Stop building needless new roads by prioritizing maintenance
Prioritizing repair is not the kind of strategy that is on the radar of most climate advocates, but it would in fact make a huge difference by stemming the trend of inducing more driving, making it an incredibly effective climate policy that could be easily implemented. How so? The nation’s roads are deteriorating, contributing to a looming financial problem, yet states consistently underinvest in maintenance and build new roads instead that bring increases in emissions. As we found in our report Repair Priorities (cited by the House Select Committee in their blueprint), between 2009 and 2017, the percentage of the roads nationwide in poor condition increased from 14 to 20 percent. At the same time many states continued to spend a significant portion of funding to build new roads.

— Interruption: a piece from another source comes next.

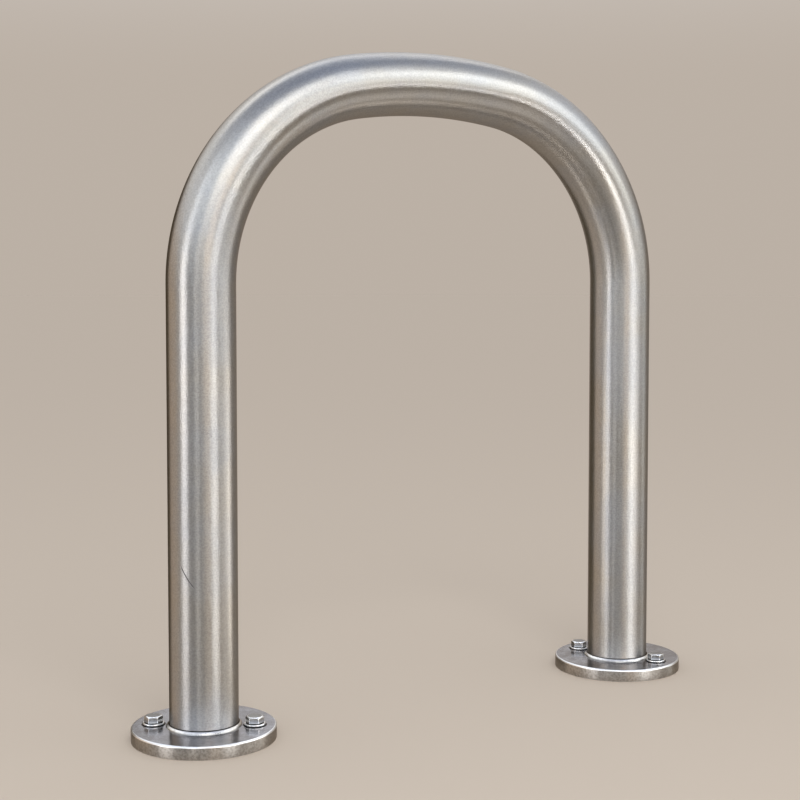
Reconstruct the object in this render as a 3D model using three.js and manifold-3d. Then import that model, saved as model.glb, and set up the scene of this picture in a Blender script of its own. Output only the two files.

As we discussed above, building new roads increases driving, with every 1 percent increase in lane miles resulting in a 1 percent increase in vehicle miles traveled. Prioritizing maintenance means that states can’t use federal funds to build new roads while neglecting their basic maintenance needs—a requirement that was included in the recently-passed INVEST Act.
It’s time to go #BeyondEVs—and the House majority agrees
With driving contributing the majority of U.S. transportation emissions, it’s time to shift our focus from reducing pollution from all the cars to asking: “why do we need all those cars in the first place, and can we drive them less overall?” Because we know that electrifying cars isn’t enough. We will not be able to electrify vehicles faster than vehicle miles traveled are increasing—the consequence of our national transportation strategy prioritizing vehicle access above all else.
To substantially reduce our GHG emissions, we need to couple electrification with strategies that cut to the heart of our problem: too much driving. We’re pleased to see so many of our recommendations included in the Committee’s blueprint, and are excited to continue to push the needle towards reducing emissions with our new partners in the House.